Bos Sritex Ditangkap, Aktivis Milenial Bilang: Kejagung Berani dan Punya Nyali

Jurnalis: Rizqi Fauzi
Kabar Baru, Jakarta – Langkah Kejaksaan Agung menangkap Direktur Utama PT Sri Rejeki Isman Tbk (Sritex), Iwan Kurniawan Lukminto, menuai sorotan. Penangkapan dilakukan pada Selasa malam, 20 Mei, di Solo, Jawa Tengah. Iwan diduga terlibat dalam penyalahgunaan fasilitas kredit dari sejumlah bank milik negara, dengan potensi kerugian negara mencapai triliunan rupiah.
Penindakan ini dinilai sebagai sinyal tegas Kejagung dalam memburu kasus korupsi kelas kakap. Himpunan Aktivis Milenial Indonesia (HAMI) menyebut Kejaksaan tak lagi pandang bulu.
“Ini bukti bahwa tidak ada lagi zona nyaman bagi pelaku korupsi, termasuk mereka yang punya kekuasaan ekonomi dan akses politik,” kata Asip Irama, Koordinator Nasional HAMI, saat dihubungi Tempo, Rabu, 21 Mei 2025.
Asip menilai langkah Kejagung patut diapresiasi karena menunjukkan keberanian institusi penegak hukum menghadapi pengusaha besar. Menurut dia, publik kini menuntut transparansi dan akuntabilitas dalam proses hukum yang berjalan.
“Kami berharap tidak ada intervensi dalam kasus ini dan kami harap Kejagung tetap berani dan punya nyali.
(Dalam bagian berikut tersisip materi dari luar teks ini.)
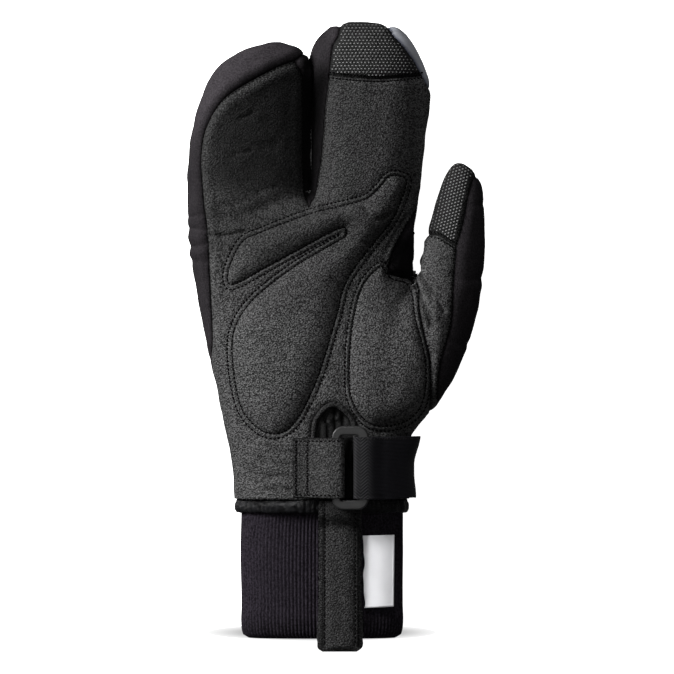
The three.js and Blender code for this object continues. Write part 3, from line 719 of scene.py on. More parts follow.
    @staticmethod
    def _shade(rest: np.ndarray, seam: np.ndarray) -> np.ndarray:
        """How dark each vertex is painted: seams and stitches, and painted shade in recesses and
        along pressed-in folds.
        """
        stitch = np.minimum(PALM_PAD.distance(rest[:, :2]), THUMB_PAD.distance(rest[:, :2]))
        stitch = np.where(rest[:, 2] > PALM_FLOOR, np.abs(stitch - STITCH_GAP), SEAM_REACH)
        shade = np.maximum(hump(seam, 0.9), 0.1 * hump(stitch, 0.6))
        # Painted shade in the recesses and on the dimmer parts, from recess_shade.
        shade = np.maximum(shade, recess_shade(rest))
        # Painted shade along each pressed-in fold.
        for crease in CREASES:
            if crease.depth > 0:
                mark = min(0.15 + 0.55 * crease.depth, 0.85)
                mark = mark * hump(crease.line.distance(rest[:, :2]), 0.8 * crease.width)
                shade = np.maximum(shade, mark * ease(rest[:, 2], 8, 18))
        return shade

    def _shape(self) -> None:
        """Moves each vertex along its normal and down, and notes how dark it is painted, painted
        shade included.
        """
        self.mesh.normal_update()
        self.mesh.verts.index_update()
        rest = self.rest()
        normals = np.array([vert.normal for vert in self.mesh.verts])
        seam = self._seam_distance(rest)
        # The 'seam' layer holds dark seams and stitches, and painted shade in recesses and folds.
        layer = self.mesh.verts.layers.float.new("seam")
        for vert, lift, normal, fall, dark in zip(self.mesh.verts, self._height(rest, seam),
                                                  normals, lobe_relief(rest),
                                                  self._shade(rest, seam)):
            vert.co += Vector(normal * lift) + Vector((0, 0, fall))
            vert.co.z = max(vert.co.z, RESTING)
            vert[layer] = dark
        self.mesh.normal_update()

    def panel(self, panel: Panel) -> bmesh.types.BMesh:
        """A copy of the skin that keeps one panel's faces."""
        index = list(Panel).index(panel)
        part = self.mesh.copy()
        layer = part.faces.layers.int["panel"]
        others = [face for face in part.faces if face[layer] != index]
        bmesh.ops.delete(part, geom=others, context="FACES")
        return part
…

Proses hukum harus bersih dan terbuka,” ujarnya.
Kasus yang menyeret nama Iwan berawal dari penyelidikan Kejagung terhadap fasilitas kredit dari beberapa bank BUMN ke Sritex. Diduga, kredit tersebut disalahgunakan untuk keperluan di luar peruntukan, hingga menimbulkan kerugian negara. Sejumlah saksi telah diperiksa, dan pengumpulan bukti terus dilakukan.
Langkah ini disebut menjadi penanda perubahan iklim penegakan hukum. Bagi HAMI, penangkapan Iwan adalah momentum penting untuk memperkuat upaya pemberantasan korupsi, terutama di sektor swasta yang kerap luput dari sorotan publik.
“Pelaku usaha harus sadar, fasilitas negara bukan untuk disalahgunakan. Harus ada efek jera,” kata Asip.
Penangkapan bos tekstil sebesar Sritex dinilai sebagai angin segar di tengah keraguan publik terhadap keberanian aparat penegak hukum menindak nama-nama besar. Kini, mata publik tertuju pada proses hukum berikutnya: apakah Kejagung konsisten, atau berhenti di tengah jalan?